Some groups, for example, find relevant nodevertising acceptable, while in others it is frowned upon.

In the heavy traffic groups, there is another option which users can employ to reduce the amount of traffic.

In these high traffic groups more considerate users will often use the form /msg? usergroup blah blah blah instead of the more usual /msg usergroup blah blah blah. This ? modifier sends the message only to those members who are on-line at the time,and prefixes the message with ONO (online only). This saves other members from logging on to find their inbox full of messages relating to a discussion which took place hours ago, and has since been resolved.

See also online only /msg.

Gluttons for punishment can opt to see all messages, including those sent as ONO. To do this, check the box near usergroup messages in User settings

My inbox is filling up with messages from usergroups. What can I do about it?

If you want to leave the usergroup, then you can ask the group leader (or a god) to do that for you.
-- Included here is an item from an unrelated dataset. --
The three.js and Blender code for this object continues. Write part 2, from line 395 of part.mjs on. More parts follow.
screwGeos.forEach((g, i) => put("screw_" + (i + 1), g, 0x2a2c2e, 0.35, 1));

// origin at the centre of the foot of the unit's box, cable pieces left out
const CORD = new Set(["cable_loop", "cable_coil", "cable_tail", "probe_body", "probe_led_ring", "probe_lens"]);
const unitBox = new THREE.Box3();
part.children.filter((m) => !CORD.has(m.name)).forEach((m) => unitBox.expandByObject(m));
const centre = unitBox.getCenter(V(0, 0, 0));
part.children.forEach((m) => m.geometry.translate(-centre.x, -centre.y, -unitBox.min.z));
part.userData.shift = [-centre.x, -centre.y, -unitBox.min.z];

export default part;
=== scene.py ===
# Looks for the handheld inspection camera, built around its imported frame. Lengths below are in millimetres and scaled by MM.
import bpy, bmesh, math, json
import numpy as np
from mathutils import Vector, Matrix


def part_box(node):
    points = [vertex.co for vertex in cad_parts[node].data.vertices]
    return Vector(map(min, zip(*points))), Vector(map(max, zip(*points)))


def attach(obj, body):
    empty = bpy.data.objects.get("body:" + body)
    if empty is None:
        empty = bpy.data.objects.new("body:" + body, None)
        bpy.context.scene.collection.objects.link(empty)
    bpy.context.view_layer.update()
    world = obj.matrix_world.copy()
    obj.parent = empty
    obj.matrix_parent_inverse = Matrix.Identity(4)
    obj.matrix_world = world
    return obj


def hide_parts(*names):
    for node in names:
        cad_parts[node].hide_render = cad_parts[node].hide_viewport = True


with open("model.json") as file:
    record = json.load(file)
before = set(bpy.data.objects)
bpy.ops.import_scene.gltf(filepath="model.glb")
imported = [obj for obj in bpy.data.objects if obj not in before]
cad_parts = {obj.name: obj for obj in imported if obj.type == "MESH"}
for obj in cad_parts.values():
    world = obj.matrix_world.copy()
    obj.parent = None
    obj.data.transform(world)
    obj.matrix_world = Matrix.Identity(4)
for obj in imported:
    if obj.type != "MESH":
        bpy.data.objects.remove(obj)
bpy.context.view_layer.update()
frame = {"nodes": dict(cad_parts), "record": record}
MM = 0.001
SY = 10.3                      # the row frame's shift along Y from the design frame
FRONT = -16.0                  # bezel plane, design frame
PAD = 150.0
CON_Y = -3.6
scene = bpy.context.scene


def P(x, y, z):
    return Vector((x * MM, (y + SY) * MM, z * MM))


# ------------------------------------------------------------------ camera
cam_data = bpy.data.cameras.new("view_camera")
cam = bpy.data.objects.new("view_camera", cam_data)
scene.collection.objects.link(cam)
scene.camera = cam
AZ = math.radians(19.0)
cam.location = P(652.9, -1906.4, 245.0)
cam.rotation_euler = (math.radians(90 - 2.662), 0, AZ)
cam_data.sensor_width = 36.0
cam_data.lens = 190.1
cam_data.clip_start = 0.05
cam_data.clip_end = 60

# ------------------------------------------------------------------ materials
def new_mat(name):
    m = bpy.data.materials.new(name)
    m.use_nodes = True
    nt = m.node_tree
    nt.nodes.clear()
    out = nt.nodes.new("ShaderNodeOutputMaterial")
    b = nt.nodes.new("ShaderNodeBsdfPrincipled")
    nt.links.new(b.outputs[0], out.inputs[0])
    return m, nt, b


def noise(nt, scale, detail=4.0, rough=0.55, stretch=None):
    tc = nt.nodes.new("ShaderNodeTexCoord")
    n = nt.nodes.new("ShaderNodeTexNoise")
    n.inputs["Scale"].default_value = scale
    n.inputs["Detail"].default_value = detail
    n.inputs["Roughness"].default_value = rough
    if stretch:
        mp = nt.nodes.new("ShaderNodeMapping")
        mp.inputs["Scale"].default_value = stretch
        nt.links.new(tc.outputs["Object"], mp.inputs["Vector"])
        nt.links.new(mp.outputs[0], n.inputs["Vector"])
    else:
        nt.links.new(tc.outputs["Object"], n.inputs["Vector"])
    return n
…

However, some people find they just need some time out, but don't want to leave the group entirely. If this applies to you, then you can temporarily block all messages coming in from any particular news group thus. Go to Preferences under your "Epicenter"; scroll down to the Private message filter heading and add the usergroup's name in the white field there, then click on submit. When you want to accept messages again, simply delete the group name from that same box.

So what usergroups are there? and what do they cover?

Easy - see Usergroup Lineup.

But there isn't a group for X...

Well, seems like you are either the only one on E2 interesting in whatever, or no-one has thought of forming a group.

If you know there are other like-minded souls, get together with them - ask them if they'd join a group. Any member of e2gods can sort it out, and also give you the ability to add and remove people from the list, using a simple tool. If you ask nicely, they will add a blurb to the usergroup node and possibly even a picture. Collaboration nodes and dedicated rooms are also available if required. Discuss these matters with your chosen administrator.